DIRECTIONS FOR THIS TASK -> Every line below should be repeated exactly.
* start DATA SECTION *
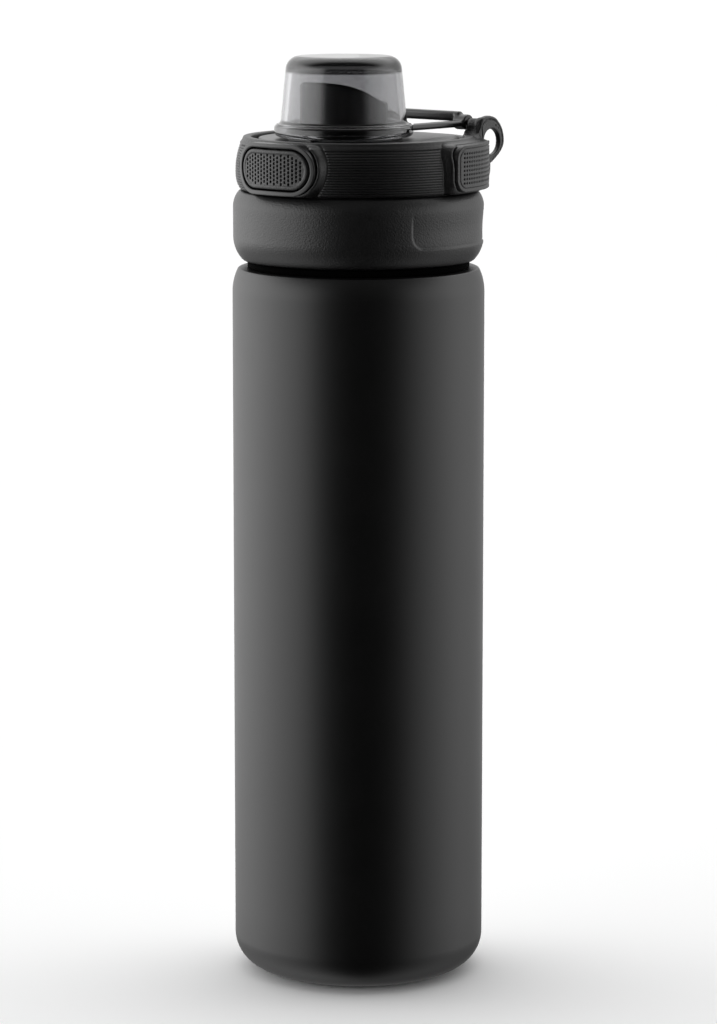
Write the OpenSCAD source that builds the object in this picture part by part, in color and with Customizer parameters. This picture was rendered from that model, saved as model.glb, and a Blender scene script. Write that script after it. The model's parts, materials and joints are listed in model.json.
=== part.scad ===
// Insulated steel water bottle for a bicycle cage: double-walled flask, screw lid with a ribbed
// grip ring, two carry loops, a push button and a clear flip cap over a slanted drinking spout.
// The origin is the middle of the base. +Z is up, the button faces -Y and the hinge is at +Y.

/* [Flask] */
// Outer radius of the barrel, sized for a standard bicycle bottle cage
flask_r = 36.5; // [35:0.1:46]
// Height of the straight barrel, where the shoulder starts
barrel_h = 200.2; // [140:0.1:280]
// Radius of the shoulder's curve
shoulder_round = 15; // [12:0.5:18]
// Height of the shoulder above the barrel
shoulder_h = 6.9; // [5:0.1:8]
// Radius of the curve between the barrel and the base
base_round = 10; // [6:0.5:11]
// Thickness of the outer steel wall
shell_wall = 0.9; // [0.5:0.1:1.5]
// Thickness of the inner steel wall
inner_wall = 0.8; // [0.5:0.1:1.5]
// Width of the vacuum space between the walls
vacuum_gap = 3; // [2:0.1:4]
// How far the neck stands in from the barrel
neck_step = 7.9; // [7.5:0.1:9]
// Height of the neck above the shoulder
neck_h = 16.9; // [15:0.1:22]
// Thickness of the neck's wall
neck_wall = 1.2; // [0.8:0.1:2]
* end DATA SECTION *
OUTPUT OF THE TASK ->
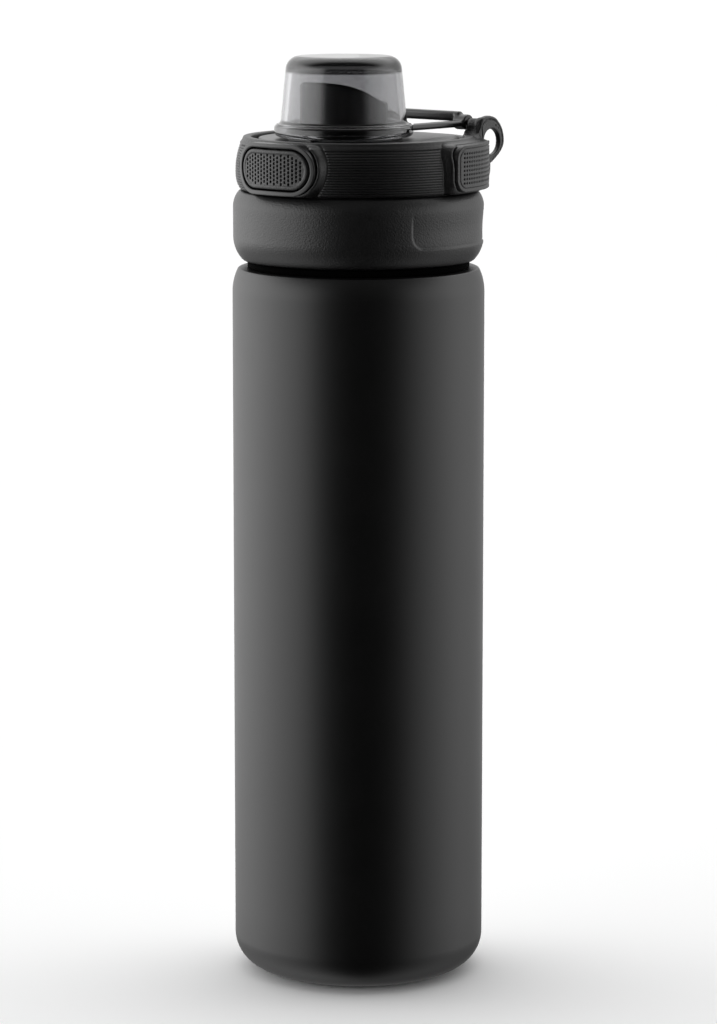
Write the OpenSCAD source that builds the object in this picture part by part, in color and with Customizer parameters. This picture was rendered from that model, saved as model.glb, and a Blender scene script. Write that script after it. The model's parts, materials and joints are listed in model.json.
=== part.scad ===
// Insulated steel water bottle for a bicycle cage: double-walled flask, screw lid with a ribbed
// grip ring, two carry loops, a push button and a clear flip cap over a slanted drinking spout.
// The origin is the middle of the base. +Z is up, the button faces -Y and the hinge is at +Y.

/* [Flask] */
// Outer radius of the barrel, sized for a standard bicycle bottle cage
flask_r = 36.5; // [35:0.1:46]
// Height of the straight barrel, where the shoulder starts
barrel_h = 200.2; // [140:0.1:280]
// Radius of the shoulder's curve
shoulder_round = 15; // [12:0.5:18]
// Height of the shoulder above the barrel
shoulder_h = 6.9; // [5:0.1:8]
// Radius of the curve between the barrel and the base
base_round = 10; // [6:0.5:11]
// Thickness of the outer steel wall
shell_wall = 0.9; // [0.5:0.1:1.5]
// Thickness of the inner steel wall
inner_wall = 0.8; // [0.5:0.1:1.5]
// Width of the vacuum space between the walls
vacuum_gap = 3; // [2:0.1:4]
// How far the neck stands in from the barrel
neck_step = 7.9; // [7.5:0.1:9]
// Height of the neck above the shoulder
neck_h = 16.9; // [15:0.1:22]
// Thickness of the neck's wall
neck_wall = 1.2; // [0.8:0.1:2]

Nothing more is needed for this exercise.